The Cars, “This Could Be Love” (Shake It Up, 1981): From the band’s fourth album, this Ocasek/Hawkes co-write is one of those songs that just about anyone can find relatable, sung from the perspective of someone who’s realizing that there just might be more to their relationship than they’d originally thought (emphasis on “might”). An Amazon reviewer wrote this about the track, and it’s too funny not to share: “This song could inspire one to take your relationship out of the friend zone and right into more intimate sexy time. Or not in my case...the whole thing backfired and now I am not even in the friend zone anymore...so not 100% effective, but good tune anyway.”

Ric Ocasek, “Out of Control” (Beatitude, 1982): This track from the Cars frontman’s first solo album shows that his songwriting collaborations with Hawkes weren’t just limited to their work within the band. Indeed, Hawkes popped up in the credits of Ocasek’s next solo album, too, but we’ll get to that in a moment.

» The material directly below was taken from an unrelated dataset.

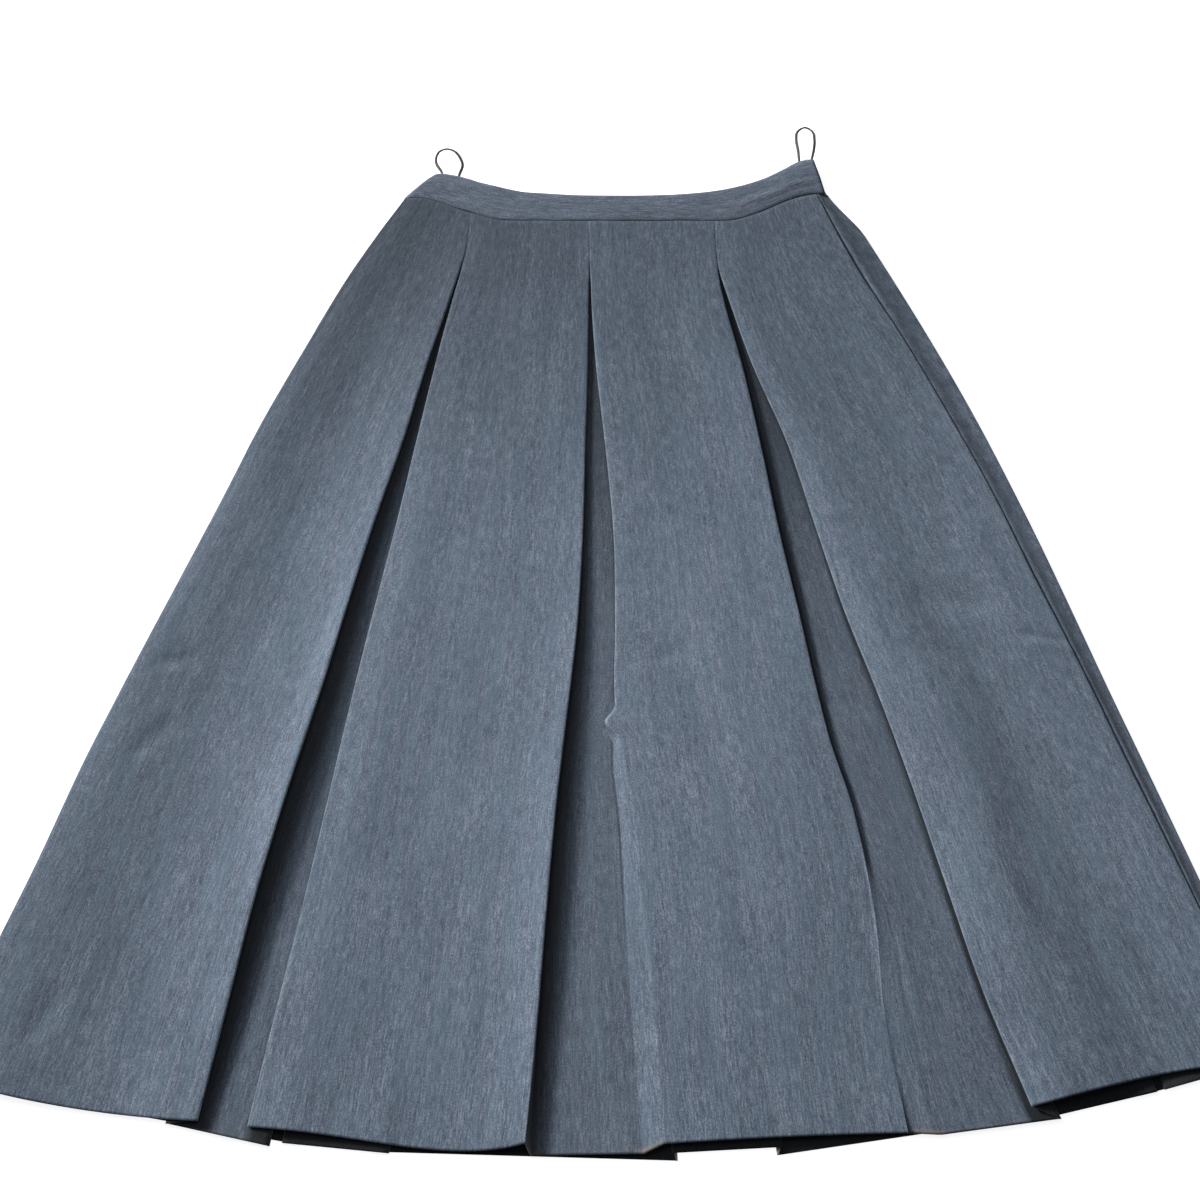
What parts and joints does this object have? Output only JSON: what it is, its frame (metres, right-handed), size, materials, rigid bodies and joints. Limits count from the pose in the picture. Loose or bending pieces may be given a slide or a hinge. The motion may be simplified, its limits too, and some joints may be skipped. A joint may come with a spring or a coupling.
{
  "type": "pleated midi skirt",
  "caption": "Flared midi skirt with inverted pleats stitched below a shaped waistband, laid flat, with narrow hanger loops.",
  "frame": {"origin": "middle of the skirt's width and whole length, on the surface it lies on", "axes": "+Y towards the waistband and its loops, +X to the wearer's left as the front is seen from above, +Z out of the front, away from the surface"},
  "size_m": [0.929, 0.8483, 0.018],
  "materials": {
    "suiting_front": "grey-blue heather suiting with fine lengthwise streaks, matt",
    "suiting_back": "grey-blue heather suiting with fine lengthwise streaks, matt",
    "suiting_band_front": "the same suiting cut crosswise, interfaced, matt",
    "suiting_band_back": "the same suiting cut crosswise, interfaced, matt",
    "satin_tape_left": "narrow dark satin tape, soft sheen",
    "satin_tape_right": "narrow dark satin tape, soft sheen",
    "zip_tape": "woven zip tape, closed"
  },
  "bodies": {
    "root": {"front_panel": "suiting_front", "back_panel": "suiting_back", "waistband_front": "suiting_band_front", "waistband_back": "suiting_band_back", "hanger_loop_left": "satin_tape_left", "hanger_loop_right": "satin_tape_right", "side_zip": "zip_tape"}
  },
  "joints": []
}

Greg Hawkes, “Jet Lag” (Niagara Falls, 1983): It’s kind of a bummer that Hawkes never really had a solid shot as a solo career, but whereas Ocasek scored a deal with Geffen and both Benjamin Orr and Elliot Easton had their individual efforts released via Elektra, Hawkes found himself signed to the indie Passport Records. Not that there’s anything wrong with that, but insofar as scoring a huge amount of sales figures, he never really had a chance, and that’s too bad, as you can hear from this single from his lone Passport album.

The Cars, “It’s Not the Night” (Heartbeat City, 1984): In Tim Hendra’s retrospective review of the album on AllMusic, he described this track as “pure AOR balladry that sounds like it could have been on Foreigner's 4,” and he’s not wrong. Nor was Metro Weekly, which described the song as “creepily atmospheric,” adding that “it surely would have fit nicely onto the soundtrack of any mid-80s thriller.”

Ric Ocasek, “Hello Darkness” (This Side of Paradise, 1986): As referenced earlier, Hawkes contributes a co-write to another Ocasek solo album, and – you guessed it – this is it. While not released as a single, it’s definitely a highlight of the album, sounding as unsurprisingly Cars-esque as you’d expect from a song co-written by two of the band's members.

The Cars, “Go Away” (Door to Door, 1987): Although the final Cars album to feature the original lineup of the band may not have been their biggest commercial success, it definitely has some songs that stand tall within their catalog, and this is one of them. In a review on the website Ultimate-Guitar.com, it’s described as “almost ahead of its time,” with the critic closing by saying that the song “whisps along on a heavenly breeze of heavily reverbed tubular bells and signature Cars clickety 8th notes.” Sounds like a classic to us.